Directions
Give the data again, word for word.

Data lines
►

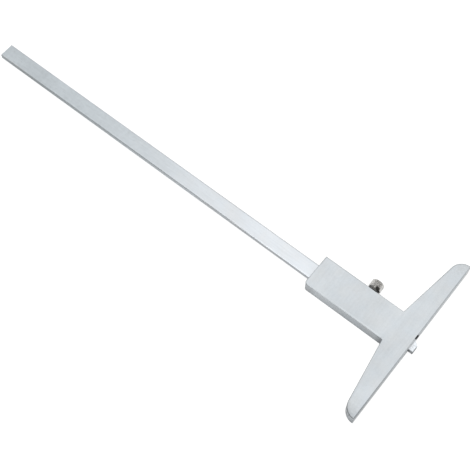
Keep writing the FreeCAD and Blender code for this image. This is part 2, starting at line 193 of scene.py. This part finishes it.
def ground_steel(name, colour, grain_axis, rough=0.34, mottle=0.038, streak=0.016, grain=0.032, edge_mm=0.12, chamfer_shade_tone=0.45, chamfer_light_tone=0.95, local=None, tail=None):
    """Satin chrome over ground steel: cloudy mottling, soft streaks, fine grinding lines along one axis,
    chamfers with painted shade where they face -Y and painted light where they face +Y, worn corners and a few handling
    marks."""
    f = Finish(name, 1.0)

    def stretch(along, across):
        return tuple(along if i == grain_axis else across for i in range(3))

    clouds = f.noise(0.55, 3.0, 0.6, distortion=0.5)
    haze = f.noise(0.07, 2.0, 0.5, shift=(31, 7, 3))
    streaks = f.noise(1.0, 4.0, 0.6, stretch=stretch(0.09, 1.1), shift=(2, 9, 4))
    lines = f.noise(1.0, 3.0, 0.7, stretch=stretch(0.10, 7.0))
    speckle = f.noise(5.0, 2.0, 0.5)
    tone = 1.0
    for part, size in ((clouds, mottle), (haze, mottle * 0.8), (streaks, streak), (lines, grain), (speckle, grain * 0.6)):
        tone = f.math("MULTIPLY_ADD", f.math("SUBTRACT", part, 0.5), size * 8, tone)
    nx, ny, nz = f.parts(f.own_normal)
    tilt = f.math("ABSOLUTE", nz)
    # painted shade and light: chamfers facing -Y are painted darker and chamfers facing +Y lighter
    chamfer = f.math("MULTIPLY", f.ramp(tilt, 0.96, 0.88), f.ramp(tilt, 0.25, 0.45))
    tone = f.math("MULTIPLY", tone, f.blend(chamfer, 1.0, f.ramp(ny, -0.2, 0.5, chamfer_shade_tone, chamfer_light_tone)))
    worn, soft = f.edges(edge_mm)
    worn = f.product(worn, f.math("SUBTRACT", 1.0, chamfer), f.ramp(f.noise(0.9, 3.0, 0.6, shift=(5, 5, 5)), 0.40, 0.65))
    tone = f.math("MULTIPLY_ADD", worn, 0.08, tone)
    scuffs = f.ramp(f.noise(0.8, 5.0, 0.7, shift=(11, 2, 0), distortion=1.5), 0.64, 0.72)
    rough_out = f.math("ADD", f.ramp(clouds, 0.3, 0.7, rough - 0.04, rough + 0.05), f.math("MULTIPLY", f.math("SUBTRACT", lines, 0.5), 0.16))
    rough_out = f.math("SUBTRACT", rough_out, f.math("MULTIPLY", scuffs, 0.05))
    rough_out = f.math("SUBTRACT", rough_out, f.math("MULTIPLY", f.math("MAXIMUM", worn, chamfer), rough * 0.4))
    if local is not None:
        tone, rough_out = local(f, tone, rough_out)
    height = f.math("ADD", f.math("MULTIPLY", lines, 0.65), f.math("MULTIPLY", speckle, 0.35))
    patches = f.ramp(f.noise(0.16, 2.0, 0.5, shift=(9, 5, 1)), 0.3, 0.7)
    warm, cool = (tuple(c * t for c, t in zip(colour, hue)) for hue in ((1.011, 1.0, 0.989), (0.989, 1.0, 1.011)))
    tinted = f.mix(patches, warm, cool)
    if tail is not None:
        tinted = f.mix(f.ramp(f.parts(f.mm)[0], 110.0, 210.0), tinted, f.mix(patches, shade(tail, 0.995), tail))
    return f.finish(f.vector("SCALE", tinted, tone), rough_out, f.bump(height, 0.30, 0.006, soft))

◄

Output
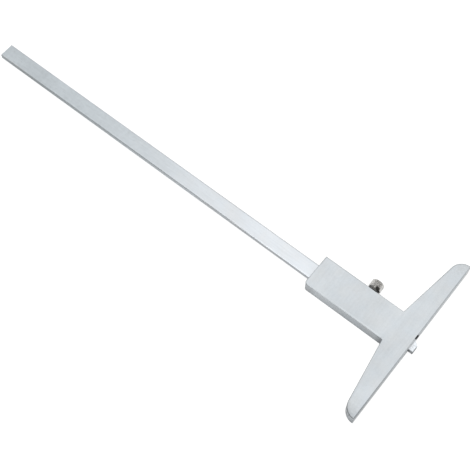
Keep writing the FreeCAD and Blender code for this image. This is part 2, starting at line 193 of scene.py. This part finishes it.
def ground_steel(name, colour, grain_axis, rough=0.34, mottle=0.038, streak=0.016, grain=0.032, edge_mm=0.12, chamfer_shade_tone=0.45, chamfer_light_tone=0.95, local=None, tail=None):
    """Satin chrome over ground steel: cloudy mottling, soft streaks, fine grinding lines along one axis,
    chamfers with painted shade where they face -Y and painted light where they face +Y, worn corners and a few handling
    marks."""
    f = Finish(name, 1.0)

    def stretch(along, across):
        return tuple(along if i == grain_axis else across for i in range(3))

    clouds = f.noise(0.55, 3.0, 0.6, distortion=0.5)
    haze = f.noise(0.07, 2.0, 0.5, shift=(31, 7, 3))
    streaks = f.noise(1.0, 4.0, 0.6, stretch=stretch(0.09, 1.1), shift=(2, 9, 4))
    lines = f.noise(1.0, 3.0, 0.7, stretch=stretch(0.10, 7.0))
    speckle = f.noise(5.0, 2.0, 0.5)
    tone = 1.0
    for part, size in ((clouds, mottle), (haze, mottle * 0.8), (streaks, streak), (lines, grain), (speckle, grain * 0.6)):
        tone = f.math("MULTIPLY_ADD", f.math("SUBTRACT", part, 0.5), size * 8, tone)
    nx, ny, nz = f.parts(f.own_normal)
    tilt = f.math("ABSOLUTE", nz)
    # painted shade and light: chamfers facing -Y are painted darker and chamfers facing +Y lighter
    chamfer = f.math("MULTIPLY", f.ramp(tilt, 0.96, 0.88), f.ramp(tilt, 0.25, 0.45))
    tone = f.math("MULTIPLY", tone, f.blend(chamfer, 1.0, f.ramp(ny, -0.2, 0.5, chamfer_shade_tone, chamfer_light_tone)))
    worn, soft = f.edges(edge_mm)
    worn = f.product(worn, f.math("SUBTRACT", 1.0, chamfer), f.ramp(f.noise(0.9, 3.0, 0.6, shift=(5, 5, 5)), 0.40, 0.65))
    tone = f.math("MULTIPLY_ADD", worn, 0.08, tone)
    scuffs = f.ramp(f.noise(0.8, 5.0, 0.7, shift=(11, 2, 0), distortion=1.5), 0.64, 0.72)
    rough_out = f.math("ADD", f.ramp(clouds, 0.3, 0.7, rough - 0.04, rough + 0.05), f.math("MULTIPLY", f.math("SUBTRACT", lines, 0.5), 0.16))
    rough_out = f.math("SUBTRACT", rough_out, f.math("MULTIPLY", scuffs, 0.05))
    rough_out = f.math("SUBTRACT", rough_out, f.math("MULTIPLY", f.math("MAXIMUM", worn, chamfer), rough * 0.4))
    if local is not None:
        tone, rough_out = local(f, tone, rough_out)
    height = f.math("ADD", f.math("MULTIPLY", lines, 0.65), f.math("MULTIPLY", speckle, 0.35))
    patches = f.ramp(f.noise(0.16, 2.0, 0.5, shift=(9, 5, 1)), 0.3, 0.7)
    warm, cool = (tuple(c * t for c, t in zip(colour, hue)) for hue in ((1.011, 1.0, 0.989), (0.989, 1.0, 1.011)))
    tinted = f.mix(patches, warm, cool)
    if tail is not None:
        tinted = f.mix(f.ramp(f.parts(f.mm)[0], 110.0, 210.0), tinted, f.mix(patches, shade(tail, 0.995), tail))
    return f.finish(f.vector("SCALE", tinted, tone), rough_out, f.bump(height, 0.30, 0.006, soft))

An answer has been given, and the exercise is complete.